Zaidi alleged that his superiors, after learning of his intention to lodge the report, had also tried to stop him.
“But I was clear that this is my right as a voter who felt cheated by the EC and had nothing to do with my position as a military man,” he explained, saying that he would rather be sacked for telling the truth than keeping silent about the indelible ink issue.
“So, it is better that I quit or be sacked and find another job rather than being included into filthy matters like this,” he said.
Zaidi said that he joined the airforce to seek a “halal” income to support his family.
“My mother was the only one left to fend for her eight children after my parents divorced. My father left for Kuala Lumpur to become a bus driver thereafter, where he met and married a local there and had his own family.
“She however was left taking wages working off peoples’ paddy fields and did many odd jobs around the village. I wanted to give this woman a good life in her old days.
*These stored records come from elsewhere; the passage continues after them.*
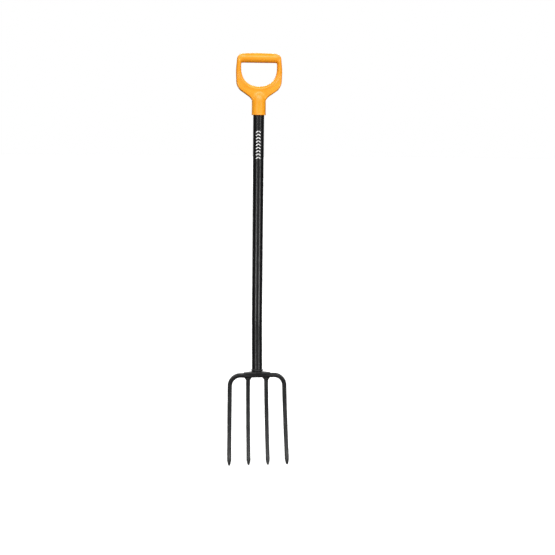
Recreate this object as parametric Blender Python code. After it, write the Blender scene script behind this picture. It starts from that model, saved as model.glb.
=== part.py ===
"""A four-tine digging fork: a D grip, a bent steel shaft and a welded steel head.

Metres, +Z up. X runs along the crossbar, the hollow side of the tines faces -Y, and the tips stand on Z = 0.
Run it with: blender --background --python part.py
"""

import math

import bmesh
import bpy
from mathutils import Matrix, Vector

# ---- Overall ----
TOTAL_HEIGHT = 1.204  # tine tips to the top of the hand bar
HEAD_WIDTH = 0.185  # over the outer tines at their tips
CLEARANCE = 0.0003  # between pieces that touch or slide into each other
ROUNDING_LIMIT = 0.45  # largest corner radius as a share of a section's width or depth

# ---- Shaft ----
TUBE_RADIUS = 0.016
TUBE_WALL = 0.0015
SHAFT_LEAN = math.radians(7)  # of the shaft below its bend
BEND_HEIGHT = 0.425  # where the two straight runs of the shaft's axis would cross
BEND_RADIUS = 0.57

# ---- Grip ----
BAR_RADIUS = 0.0142
BAR_CROWN = 0.0009  # how much slimmer the hand bar is where it meets the arms
BAR_END_ROUND = 0.012
OPENING_WIDTH = 0.104
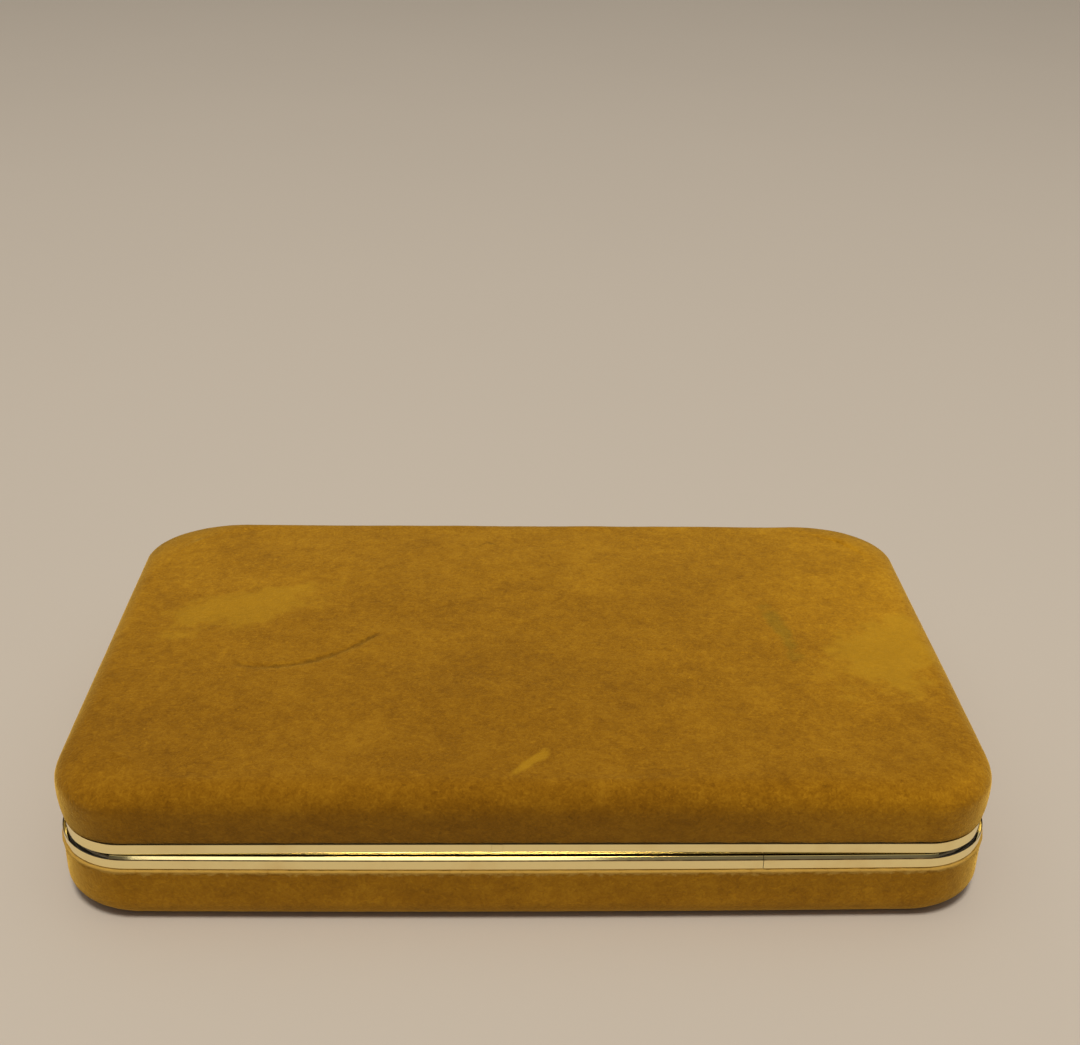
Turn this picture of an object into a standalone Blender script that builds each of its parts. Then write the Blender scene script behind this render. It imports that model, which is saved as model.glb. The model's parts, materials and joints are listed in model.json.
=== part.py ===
"""A velvet-covered jewelry presentation case with gold rims, a lift-out display pad and two snap hinges.

The case lies closed on its base. +X runs along its length, its front faces -Y, its hinges are at +Y,
and the origin is in the middle of its underside.
"""

from math import atan2, cos, pi, radians, sin, sqrt

import bmesh
import bpy
from mathutils import Matrix, Vector

MM = 0.001
WIDTH = 190 * MM
DEPTH = 118 * MM
GAP = 0.3 * MM
SKIN_GAP = 0.25 * MM

# Heights of the parting line's bands, from the table upwards.
BASE_BAND_LOW = 13.6 * MM
BASE_BAND_HIGH = 15.7 * MM
LID_BAND_LOW = 16.4 * MM
LID_BAND_HIGH = 18.5 * MM
BAND_METAL = 0.6 * MM
BASE_BAND_INSET = 0.1 * MM
LID_BAND_INSET = 1.2 * MM
BASE_BAND_CORNER = 15.6 * MM
LID_BAND_CORNER = 13.4 * MM
TONGUE_INSET = 3.1 * MM
TONGUE_TOP = 17.6 * MM
LID_FLANGE_INSET = 2.6 * MM
CORNER_NOTCH_START = radians(12)

# The lid's outer form: its wall bulges from its edge to its shoulder, and a fillet leads to its top.
LID_EDGE = LID_BAND_HIGH + SKIN_GAP
LID_BULGE = 0.95 * MM
LID_SHOULDER = 26.8 * MM
LID_TOP = 32.0 * MM
LID_CROWN = 0.5 * MM
LID_FILLET = 5.2 * MM
LID_EDGE_CORNER = 13.8 * MM
LID_SHOULDER_CORNER = 15.4 * MM
LID_TOP_CORNER = 26 * MM
LID_CROWN_RINGS = ((20 * MM, 0.7, 26 * MM), (38 * MM, 1.0, 12 * MM))

# The base's outer form: a straight wall on a rounded bottom edge.
BASE_CORNER = 15.6 * MM
BASE_FILLET = 5.5 * MM
BASE_VELVET_TOP = BASE_BAND_LOW - SKIN_GAP

VELVET = 0.8 * MM
STEEL = 0.7 * MM
CARD = 1.2 * MM
LINING = 0.8 * MM
WADDING = 1.0 * MM
BASE_SHELL_TOP = 14.5 * MM
TRAY_LINING_LOW = 7 * MM
LID_SHELL_EDGE = 17.3 * MM
WADDING_INSET = 7 * MM
WADDING_CORNER = 18 * MM
STEEL_OFFSET = VELVET + SKIN_GAP
INNER_OFFSET = STEEL_OFFSET + STEEL

# The hinges, whose axis lies between the two bands at the back.
HINGE_X = 52 * MM
HINGE_Y = 58.2 * MM
HINGE_Z = (BASE_BAND_HIGH + LID_BAND_LOW) / 2
KNUCKLE_RADIUS = 1.15 * MM
PIN_RADIUS = 0.5 * MM
PIN_CLEARANCE = 0.1 * MM
KNUCKLE_LENGTH = 7.8 * MM
KNUCKLE_PITCH = KNUCKLE_LENGTH + GAP
BARREL_LENGTH = KNUCKLE_LENGTH + 2 * KNUCKLE_PITCH
LEAF_METAL = 0.6 * MM
LEAF_HALF_WIDTH = BARREL_LENGTH / 2
BASE_LEAF_Y = 56.4 * MM
LID_LEAF_Y = 55.4 * MM
BASE_LEAF_LOW = 8.0 * MM
LID_LEAF_HIGH = 25.0 * MM
BASE_NOTCH_Z = 14.6 * MM
LID_NOTCH_Z = 17.5 * MM
HOOK_REACH = 0.7 * MM

# The bow springs that cross the parting line in front of the hinges.
SPRING_METAL = 0.35 * MM
SPRING_HALF_WIDTH = 3.5 * MM
SPRING_BELLY_Y = 52.6 * MM
SPRING_BASE_END = (55.3 * MM, 10.2 * MM)
SPRING_LID_END = (54.3 * MM, 21.9 * MM)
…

I was also fuelled to serve my country and contribute whatever expertise I have,” he said,
Zaidi said it was an honour to have been picked by the air force.
“I am proud to have been able to contribute to my country from a very dangerous and challenging field.”
Indelible ink was introduced in Election 2013 as one of the main safeguards against repeat voting, but the scandal surrounding its easy removal transformed it into a symbol of the widespread electoral fraud allegedly perpetrated to keep Barisan Nasional in power.